7. Toutefois, il ressort des pièces du dossier que la commission de discipline qui a siégé le 24 mai 2018 et devant laquelle a comparu C... était régulièrement composée au regard des dispositions législatives précitées dès lors qu'y siégeaient effectivement les deux assesseurs prévus par les dispositions réglementaires citées au point 5. Il suit de là que le garde des sceaux, ministre de la justice est fondé à soutenir que c'est à tort que le tribunal a annulé la décision attaquée en se fondant sur le moyen tiré de l'irrégularité de composition de la commission.

8. Il appartient toutefois à la Cour, saisie par l'effet dévolutif de l'appel, d'examiner les autres moyens présentés par M. C... devant le tribunal administratif de Melun.

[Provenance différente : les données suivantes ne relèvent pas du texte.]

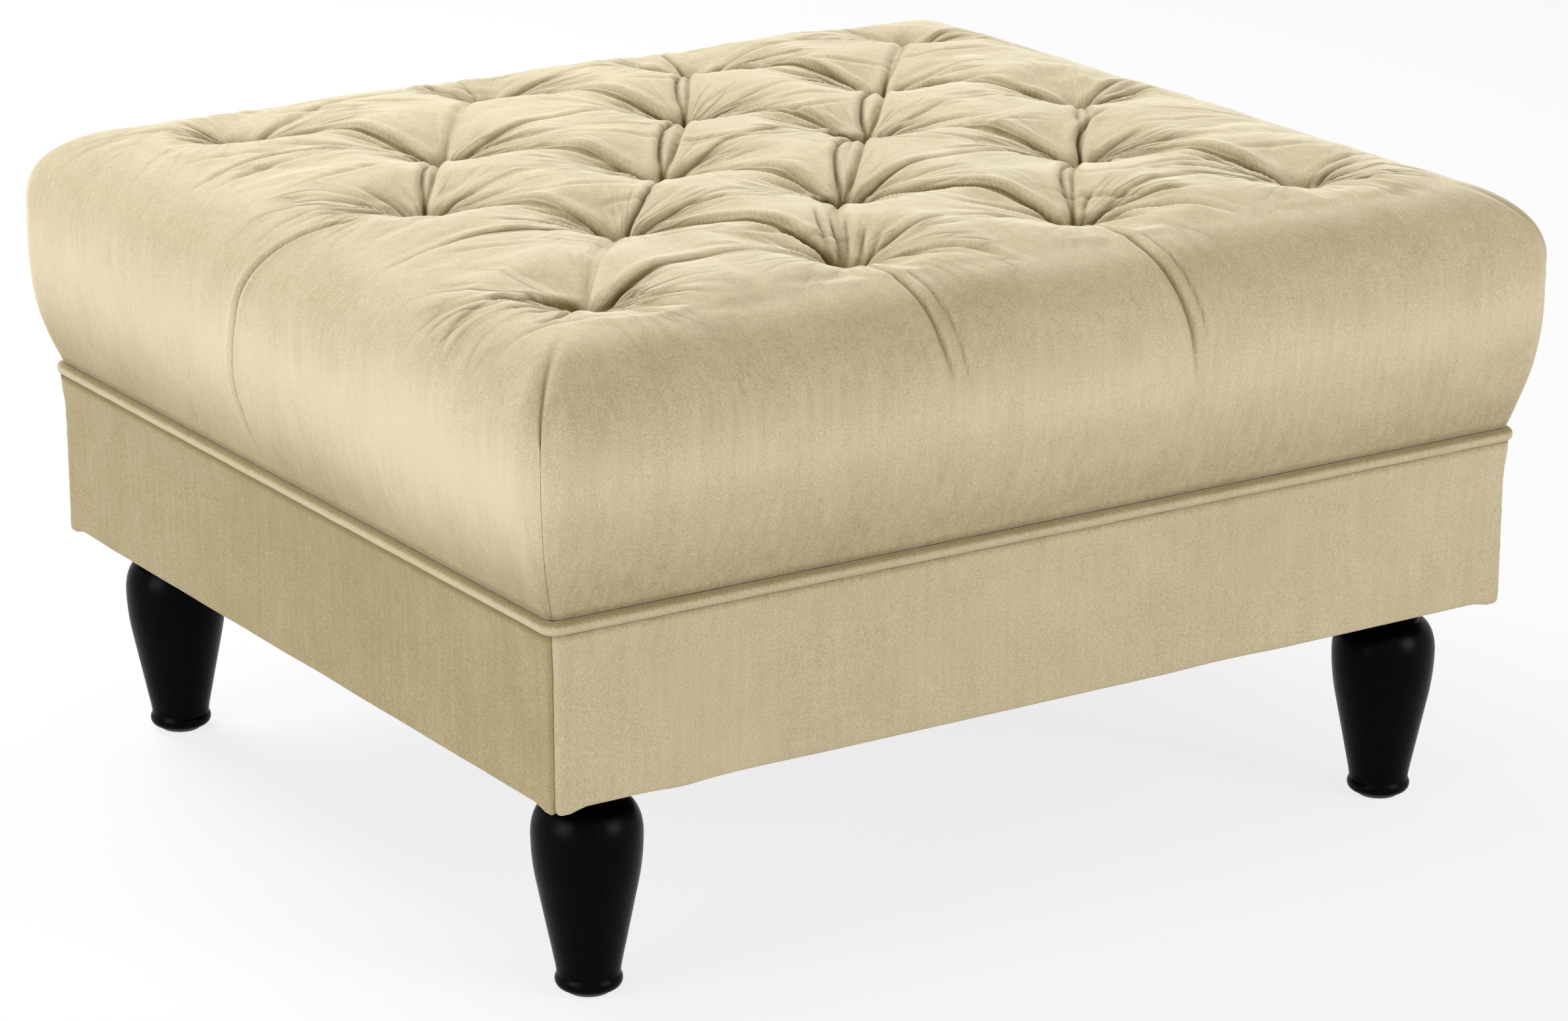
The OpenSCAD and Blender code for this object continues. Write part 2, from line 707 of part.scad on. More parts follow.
// A round plastic foot with a nail that is driven into the leg
module leg_glides() {
    rim_r = 1;
    nail_r = glide_nail_d / 2;
    nail_top = glide_t + glide_nail_l;
    color(black_colour) at_corners(base_w / 2 - leg_inset, base_d / 2 - leg_inset) rotate_extrude()
        polygon([[0, 0], [glide_r - rim_r, 0], [glide_r, rim_r], [glide_r, glide_t],
            [nail_r, glide_t], [nail_r, nail_top - glide_nail_d], [0, nail_top]]);
}

seat_cover();
seat_wadding();
seat_foam();
deck_board();
tuft_anchors();
tuft_twines();
tuft_toggles();
seat_piping();
front_rail();
back_rail();
left_rail();
right_rail();
cross_rail_left();
cross_rail_right();
corner_block_front_left();
corner_block_front_right();
corner_block_back_left();
corner_block_back_right();
rail_fleece();
front_panel();
back_panel();
left_panel();
right_panel();
dust_cover();
leg_front_left();
leg_front_right();
leg_back_left();
leg_back_right();
leg_bolts();
tee_nuts();
leg_glides();
frame_screws();
deck_screws();
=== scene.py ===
# Tufted footstool in pale velvet on black turned legs. Metres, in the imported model's own frame.
import math
import random

import bmesh
import bpy
import numpy as np
from mathutils import Matrix, Vector, noise


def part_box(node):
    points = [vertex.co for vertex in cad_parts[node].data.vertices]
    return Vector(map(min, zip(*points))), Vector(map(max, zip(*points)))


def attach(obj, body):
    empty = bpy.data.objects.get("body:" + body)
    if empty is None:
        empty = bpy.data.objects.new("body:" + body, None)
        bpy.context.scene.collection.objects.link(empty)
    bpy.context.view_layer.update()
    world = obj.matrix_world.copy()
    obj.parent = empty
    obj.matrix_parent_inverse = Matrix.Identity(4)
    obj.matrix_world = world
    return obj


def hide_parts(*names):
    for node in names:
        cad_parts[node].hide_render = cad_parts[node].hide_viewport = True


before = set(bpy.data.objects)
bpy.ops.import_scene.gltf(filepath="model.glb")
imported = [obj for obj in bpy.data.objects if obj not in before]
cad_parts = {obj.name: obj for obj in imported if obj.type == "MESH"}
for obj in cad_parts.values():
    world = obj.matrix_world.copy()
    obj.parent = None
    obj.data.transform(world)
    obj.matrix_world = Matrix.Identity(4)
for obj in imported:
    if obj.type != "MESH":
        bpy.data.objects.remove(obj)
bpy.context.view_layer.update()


# Small helpers for objects and meshes

def newPiece(name, bm, material, smooth=True):
    mesh = bpy.data.meshes.new(name)
    bm.to_mesh(mesh)
    bm.free()
    piece = bpy.data.objects.new(name, mesh)
    bpy.context.scene.collection.objects.link(piece)
    mesh.materials.append(material)
    mesh.polygons.foreach_set("use_smooth", [smooth] * len(mesh.polygons))
    return piece


def pointsOf(mesh):
    flat = np.empty(len(mesh.vertices) * 3, np.float32)
    mesh.vertices.foreach_get("co", flat)
    return flat.reshape(-1, 3).astype(float)


def normalsOf(mesh):
    flat = np.empty(len(mesh.vertices) * 3, np.float32)
    mesh.vertex_normals.foreach_get("vector", flat)
    return flat.reshape(-1, 3).astype(float)


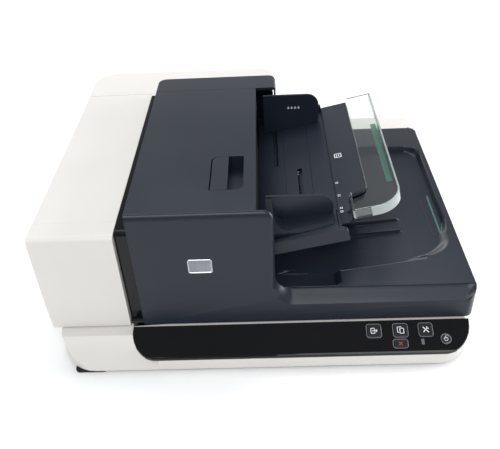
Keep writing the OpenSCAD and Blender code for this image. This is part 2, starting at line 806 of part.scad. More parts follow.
// Rack of one guide: side is -1 for the rear guide and 1 for the front one
module rack(side, y0, y1) {
    s = pinion_s + side * pitch_r;
    pitch = 2 * PI * pitch_r / tooth_n;
    on_tray() translate([0, 0, -11.5]) linear_extrude(5) {
        translate([s + (side > 0 ? 2.4 : -9), y0]) square([6.6, y1 - y0]);
        for (k = [floor((y0 - paper_y) / pitch) + 1 : ceil((y1 - paper_y) / pitch) - 2])
            translate([s, paper_y + (k + 0.5) * pitch])
                polygon([[side * 2.5, -1.8], [side * -1.6, -0.5], [side * -1.6, 0.5], [side * 2.5, 1.8]]);
    }
}

module guide_front() {
    color([0.15, 0.17, 0.20]) {
        front_prism(guide_plan(211, 105), guide_front_y - 3, guide_front_y);
        intersection() {
            front_prism(grip_plan(211, 104), guide_front_y - 30, guide_front_y - 2.5);
            side_prism([
                [guide_front_y - 2, 150], [guide_front_y - 2, 213], [guide_front_y - 3, 211],
                [guide_front_y - 30, 168], [guide_front_y - 30, 150]
            ], 10, 110);
        }
        on_tray() block([64, guide_front_y - 5, -7], [70, guide_front_y - 1, 3]);
        rack(1, guide_front_y - 5, guide_front_y + 152);
    }
}

module guide_rear() {
    color([0.15, 0.17, 0.20]) {
        front_prism(guide_plan(229, 105), guide_rear_y, guide_rear_y + 4);
        on_tray() block([28, guide_rear_y, -7], [34, guide_rear_y + 6, 8]);
        rack(-1, guide_rear_y - 152, guide_rear_y + 6);
    }
}

module guide_pinion() {
    color([0.85, 0.85, 0.82]) on_tray() translate([pinion_s, paper_y, -12]) {
        linear_extrude(5.6) {
            circle(r = 13.6);
            for (i = [0:tooth_n - 1]) rotate(360 / tooth_n * i)
                polygon([[13, -1.8], [17.6, -0.5], [17.6, 0.5], [13, 1.8]]);
        }
        translate([0, 0, -4.7]) cylinder(h = 5, r = 3);
    }
}

// Plan of the clear extension's outer edge
function extension_plan(d) = concat(
    [[100 + d, -88 + d]],
    [[134 + d, -88 + d], [134 + d, -158 + d], [160, -158 + d]],
    arc(168, -122, 36 - d, 270, 360),
    [[204 - d, 154 - d], [162, 154 - d], [162, 140 - d], [100 + d, 140 - d]]
);

module tray_extension() {
    color([0.80, 0.86, 0.84, 0.35]) on_tray() {
        translate([0, 0, -10]) linear_extrude(2.5) polygon(extension_plan(0.5));
        translate([0, 0, -10]) linear_extrude(15) difference() {
            polygon(extension_plan(0.5));
            polygon(extension_plan(3.5));
            translate([90, -100]) square([72, 260]);
            polygon(tray_end_plan(0.6));
        }
    }
}

base_shell();
base_pan();
feet();
hinge_bay();
hinge_blocks();
glass_frame();
flatbed_glass();
feeder_glass();
control_panel();
status_light();
main_board();
connector_plate();
power_inlet();
data_port();
carriage_rail();
carriage_belt();
carriage_motor();
scan_carriage();
carriage_lamp();
belt_drive_pulley();
belt_idler_pulley();
scan_button();
copy_button();
tools_button();
cancel_button();
power_button();
lid_frame();
lid_hinge_pins();
platen_pad();
side_front_cover();
side_cover();
rear_side_cover();
rear_strip();
trim_strip();
front_cover();
badge();
rear_cover();
output_tray();
paper_stop();
feeder_frame();
paper_guide();
second_side_sensor();
feed_motor();
feed_belt();
feed_roller();
separation_roller();
turn_roller();
exit_roller();
hatch();
pinch_rollers();
hatch_latch();
input_tray();
input_tray_base();
guide_front();
guide_rear();
guide_pinion();
tray_extension();
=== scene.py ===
"""Looks of a large sheet fed document scanner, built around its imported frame.

Lengths are in millimetres in the frame's own axes, and MM turns them to metres.
"""
from __future__ import annotations

import json
import logging
import math
from dataclasses import dataclass, field
from enum import Enum
from typing import Callable, Iterable, Sequence

import bmesh
import bpy
from mathutils import Matrix, Vector

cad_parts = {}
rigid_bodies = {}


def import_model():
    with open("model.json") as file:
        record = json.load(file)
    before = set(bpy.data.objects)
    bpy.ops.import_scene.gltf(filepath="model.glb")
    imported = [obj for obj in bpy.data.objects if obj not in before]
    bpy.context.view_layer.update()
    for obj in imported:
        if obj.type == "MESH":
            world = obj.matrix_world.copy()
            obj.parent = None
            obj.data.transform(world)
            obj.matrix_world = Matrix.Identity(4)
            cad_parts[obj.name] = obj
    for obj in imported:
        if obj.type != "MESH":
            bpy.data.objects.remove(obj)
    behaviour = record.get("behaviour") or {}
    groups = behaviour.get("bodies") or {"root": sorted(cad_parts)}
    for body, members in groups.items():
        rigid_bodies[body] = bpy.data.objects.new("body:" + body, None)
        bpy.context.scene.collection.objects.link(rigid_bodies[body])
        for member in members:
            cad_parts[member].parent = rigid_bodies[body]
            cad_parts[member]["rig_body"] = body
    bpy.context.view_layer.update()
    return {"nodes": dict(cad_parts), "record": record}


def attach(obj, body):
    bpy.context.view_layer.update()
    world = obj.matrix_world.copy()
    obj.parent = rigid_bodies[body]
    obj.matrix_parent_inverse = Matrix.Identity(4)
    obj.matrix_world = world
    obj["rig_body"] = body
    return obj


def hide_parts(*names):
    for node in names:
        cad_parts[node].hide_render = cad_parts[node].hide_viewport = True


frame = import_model()

MM = 0.001
LOG = logging.getLogger("scanner")
Point2 = tuple[float, float]
Point3 = tuple[float, float, float]
Put = Callable[[float, float, float], Point3]
Stroke = tuple[Point2, Point2]


class Axis(Enum):
    """Squeeze that makes a metal's working lines run along an axis."""

    X = (0.04, 1.0, 1.0)
    Y = (1.0, 0.04, 1.0)


# ---------------------------------------------------------------- helpers


def srgb(code: str, alpha: float = 1.0) -> tuple[float, float, float, float]:
    """Turns an sRGB hex colour to linear light.

    Args:
        code: Six hex digits after a hash sign.
        alpha: Opacity that goes with it.

    Returns:
        Linear red, green, blue and alpha.
    """
    parts = [int(code[i:i + 2], 16) / 255 for i in (1, 3, 5)]
    linear = [c / 12.92 if c <= 0.04045 else ((c + 0.055) / 1.055) ** 2.4 for c in parts]
    return (linear[0], linear[1], linear[2], alpha)


def per_mm(spacing: float) -> float:
    """Texture scale, in repeats per metre, of a pattern with this spacing in millimetres."""
    return 1.0 / (spacing * MM)


def add_node(
    tree: bpy.types.NodeTree,
    kind: str,
    settings: dict[str, object] | None = None,
    values: dict[str, object] | None = None,
    links: dict[str, bpy.types.NodeSocket] | None = None,
) -> bpy.types.Node:
    """Adds one shader node.

    Args:
        tree: Node tree of the material.
        kind: Blender's name for the node type.
        settings: Properties of the node.
        values: Default values of its inputs, by name.
        links: Sockets that feed its inputs, by name.

    Returns:
        The new node.
    """
    node = tree.nodes.new(kind)
    for key, value in (settings or {}).items():
        setattr(node, key, value)
    for key, value in (values or {}).items():
        node.inputs[key].default_value = value
    for key, socket in (links or {}).items():
        tree.links.new(socket, node.inputs[key])
    return node


def arc(centre: Point2, radius: float, start: float, stop: float, steps: int = 10) -> list[Point2]:
    """Points along an arc.

    Args:
        centre: Centre of the arc.
        radius: Its radius.
        start: First angle in degrees.
        stop: Last angle in degrees.
        steps: Number of chords.

    Returns:
        The points, ends included.
    """
    angles = [math.radians(start + (stop - start) * i / steps) for i in range(steps + 1)]
    return [(centre[0] + radius * math.cos(a), centre[1] + radius * math.sin(a)) for a in angles]


def smoothstep(low: float, high: float, value: float) -> float:
    """Smooth ramp from 0 at low to 1 at high."""
    t = min(1.0, max(0.0, (value - low) / (high - low)))
    return t * t * (3 - 2 * t)


def round_rect_distance(p: Point2, low: Point2, high: Point2, radii: Sequence[float]) -> float:
    """Signed distance to a rectangle with rounded corners, negative inside.

    Args:
        p: Point in plan.
        low: Lowest corner.
        high: Highest corner.
        radii: Radii of the corners near left, near right, far right and far left.

    Returns:
        The distance.
    """
    cx, cy = (low[0] + high[0]) / 2, (low[1] + high[1]) / 2
    dx, dy = p[0] - cx, p[1] - cy
    r = radii[(1 if dx > 0 else 0) if dy < 0 else (2 if dx > 0 else 3)]
    qx, qy = abs(dx) - (high[0] - low[0]) / 2 + r, abs(dy) - (high[1] - low[1]) / 2 + r
    return min(max(qx, qy), 0.0) + math.hypot(max(qx, 0.0), max(qy, 0.0)) - r


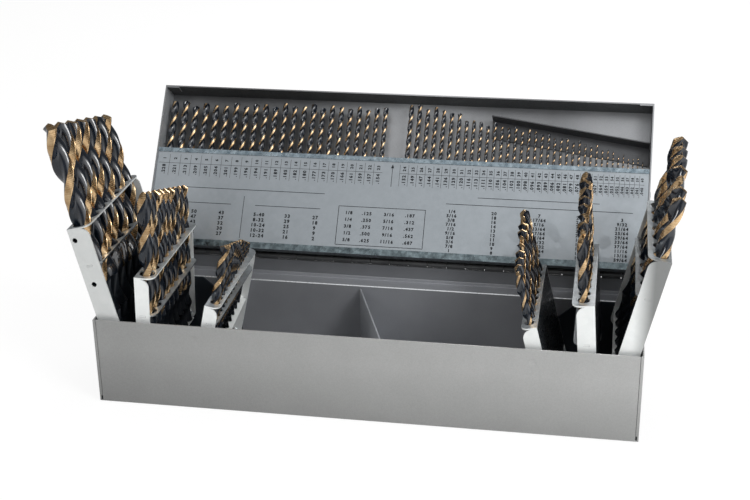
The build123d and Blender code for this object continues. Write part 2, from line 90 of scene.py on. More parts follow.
def rack_points(rack, across, y, up):
    """Turn (across, up) about the y axis by the lean, outwards, then move to the pivot."""
    angle = rack["side"] * math.radians(rack["lean"])
    inset, height = rack["pivot"]
    x = across * math.cos(angle) + up * math.sin(angle) + rack["side"] * (wall - inset)
    z = up * math.cos(angle) - across * math.sin(angle) + height
    return np.stack(np.broadcast_arrays(x, y, z), axis=-1)


print("racks:", ", ".join(racks))

# %% The sizes of the bits, in inches
sizes = {
    "left_outer": [n / 64 for n in range(32, 25, -1)],
    "left_middle": [n / 64 for n in range(25, 16, -1)],
    "left_inner": [n / 64 for n in range(16, 3, -1)],
    "right_inner": [0.234, 0.238, 0.242, 0.246, 0.250, 0.257, 0.261, 0.266, 0.272, 0.277],
    "right_middle": [0.281, 0.290, 0.295, 0.302, 0.316, 0.323, 0.332, 0.339, 0.348],
    "right_outer": [0.358, 0.368, 0.377, 0.386, 0.397, 0.404, 0.413],
    "panel_long": [
        0.2280, 0.2210, 0.2130, 0.2090, 0.2055, 0.2040, 0.2010, 0.1990, 0.1960, 0.1935, 0.1910, 0.1890,
        0.1850, 0.1820, 0.1800, 0.1770, 0.1730, 0.1695, 0.1660, 0.1610, 0.1590, 0.1570, 0.1540,
    ],
    "panel_short": [
        0.1520, 0.1495, 0.1470, 0.1440, 0.1405, 0.1360, 0.1285, 0.1200, 0.1160, 0.1130, 0.1110, 0.1100,
        0.1065, 0.1040, 0.1015, 0.0995, 0.0980, 0.0960, 0.0935, 0.0890, 0.0860, 0.0820, 0.0810, 0.0785,
        0.0760, 0.0730, 0.0700, 0.0670, 0.0635, 0.0595, 0.0550, 0.0520, 0.0465, 0.0430, 0.0420, 0.0410,
        0.0400,
    ],
}
inch = 25.4
knots = ((0.040, 1.60), (0.136, 2.85), (0.250, 4.00), (0.500, 6.00))


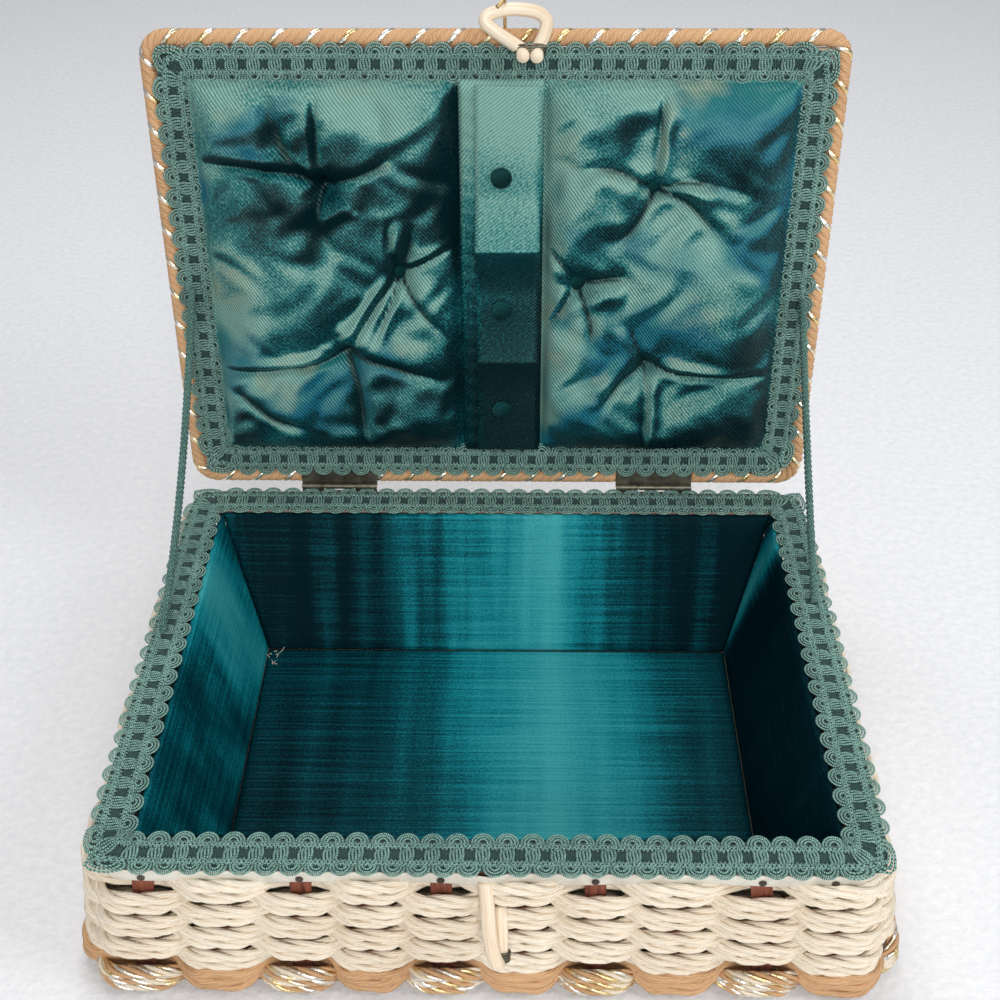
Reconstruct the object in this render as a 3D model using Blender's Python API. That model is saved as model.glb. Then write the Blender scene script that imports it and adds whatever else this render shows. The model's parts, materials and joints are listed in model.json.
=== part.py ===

Sur les autres moyens de première instance de M. C... :

9. M. C... soutient que les droits de la défense ont été méconnus ainsi que les dispositions de l'article R. 57-7-16 du code de procédure pénale dès lors que ni lui, ni son conseil ont été informés de la nouvelle date de la réunion de la commission de discipline à laquelle ils n'ont pas participé.

10. Aux termes de l'article R. 57-7-16 du code de procédure pénale, alors en vigueur : " I. - En cas d'engagement des poursuites disciplinaires, les faits reprochés ainsi que leur qualification juridique sont portés à la connaissance de la personne détenue. / La personne détenue est informée de la date et de l'heure de sa comparution devant la commission de discipline ainsi que du délai dont elle dispose pour préparer sa défense. Ce délai ne peut être inférieur à vingt-quatre heures. / II. - La personne détenue dispose de la faculté de se faire assister par un avocat de son choix ou par un avocat désigné par le bâtonnier de l'ordre des avocats et peut bénéficier à cet effet de l'aide juridique. ". Ces dispositions impliquent que l'intéressé ait été informé en temps utile de la possibilité de se faire assister d'un avocat, possibilité dont il appartient à l'administration pénitentiaire d'assurer la mise en œuvre lorsqu'un détenu en fait la demande, la circonstance que l'avocat dont l'intéressé a ainsi obtenu l'assistance ne soit pas présent lors de la réunion de la commission de discipline pouvant avoir pour conséquence de rendre la procédure irrégulière dès lors que cette absence est pas imputable à l'administration.

11. Il ressort des pièces du dossier que M. C... a été informé, le 25 avril 2018, de la réunion de la commission de discipline prévue pour le lendemain, a demandé à y être assisté par un avocat, puis que l'examen de son cas a été reporté à une date ultérieure, et la commission de nouveau convoquée pour le 24 mai 2018. À l'occasion de cette nouvelle réunion de la commission, ni l'intéressé ni son conseil n'étaient présent, et l'administration n'établit pas qu'elle aurait accompli les diligences nécessaires pour que l'avocat du détenu fut dûment informé de cette nouvelle date, ni qu'ainsi l'absence de ce dernier ne lui soit pas imputable. Par suite, M. B... C..., qui a ainsi été privé d'une garantie, est fondé à soutenir que la décision litigieuse est entachée d'illégalité.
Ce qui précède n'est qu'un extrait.